If you are investing money that you cannot afford to lose, visions of poverty and lack can take control of your mind. Always invest only money that you can afford to lose. Forex can take a long time to master and the road to Forex success is littered with the busted accounts of those who learned how to succeed in Forex the hard way.
Opening a Real Account Before You are Consistently Profitable
There is a reason why brokers provide demo accounts. Sure, it is there for you to get a feel of how the platform works.
But they also know that traders use them to practice. Some brokers would like you to enter the game as soon as possible, so they can get their hands on your money. Market maker brokers couldn’t care less if you lose, and in fact, would rather you lose. This is because when newbie traders lose with a market maker brokerage, they win.
When you open an account before you are ready to trade, you are essentially gambling.
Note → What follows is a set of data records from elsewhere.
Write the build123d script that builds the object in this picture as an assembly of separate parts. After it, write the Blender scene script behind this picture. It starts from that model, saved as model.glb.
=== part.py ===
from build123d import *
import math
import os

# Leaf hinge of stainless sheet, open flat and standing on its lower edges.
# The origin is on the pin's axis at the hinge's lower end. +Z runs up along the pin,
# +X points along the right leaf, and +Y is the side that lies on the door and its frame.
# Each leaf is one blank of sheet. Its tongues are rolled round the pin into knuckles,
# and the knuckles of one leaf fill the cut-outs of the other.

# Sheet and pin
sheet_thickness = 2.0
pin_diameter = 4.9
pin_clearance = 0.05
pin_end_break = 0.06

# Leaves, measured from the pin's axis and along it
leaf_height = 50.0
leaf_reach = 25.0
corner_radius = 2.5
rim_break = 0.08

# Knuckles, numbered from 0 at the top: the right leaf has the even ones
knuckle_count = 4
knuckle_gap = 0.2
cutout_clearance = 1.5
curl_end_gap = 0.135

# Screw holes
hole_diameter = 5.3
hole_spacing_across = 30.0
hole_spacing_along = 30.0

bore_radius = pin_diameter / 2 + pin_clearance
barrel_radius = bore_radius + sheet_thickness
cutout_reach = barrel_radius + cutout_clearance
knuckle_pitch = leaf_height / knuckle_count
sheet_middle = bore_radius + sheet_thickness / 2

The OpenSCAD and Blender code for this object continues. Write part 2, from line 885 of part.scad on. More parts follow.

Instead of simply lacking the patience to wait for the right trade, they have no compass or consciousness for what the right trade is.
But instead of lacking patience, they lack knowledge. Thus, they simply bet “buy” or “sell” each time and end up suffering the same consequences as someone who lacks patience. Forex millionaires, like millionaires in most other fields, don’t undertake anything until they know they are ready.
The Next Forex Millionaire?
Many of the pitfalls that wipe out newbie traders deal with a lack of experience, a lack of mental discipline and a lack of proper currency Forex online trading psychology.
These are all skills that can be developed over time. A lack of experience can be overcome through study and through practicing with a demo account. Mental discipline and psychology can also be developed through practice, education and the proper mindset.
Through strong commitment and enough perseverance, you never know who will become the next Forex millionaire.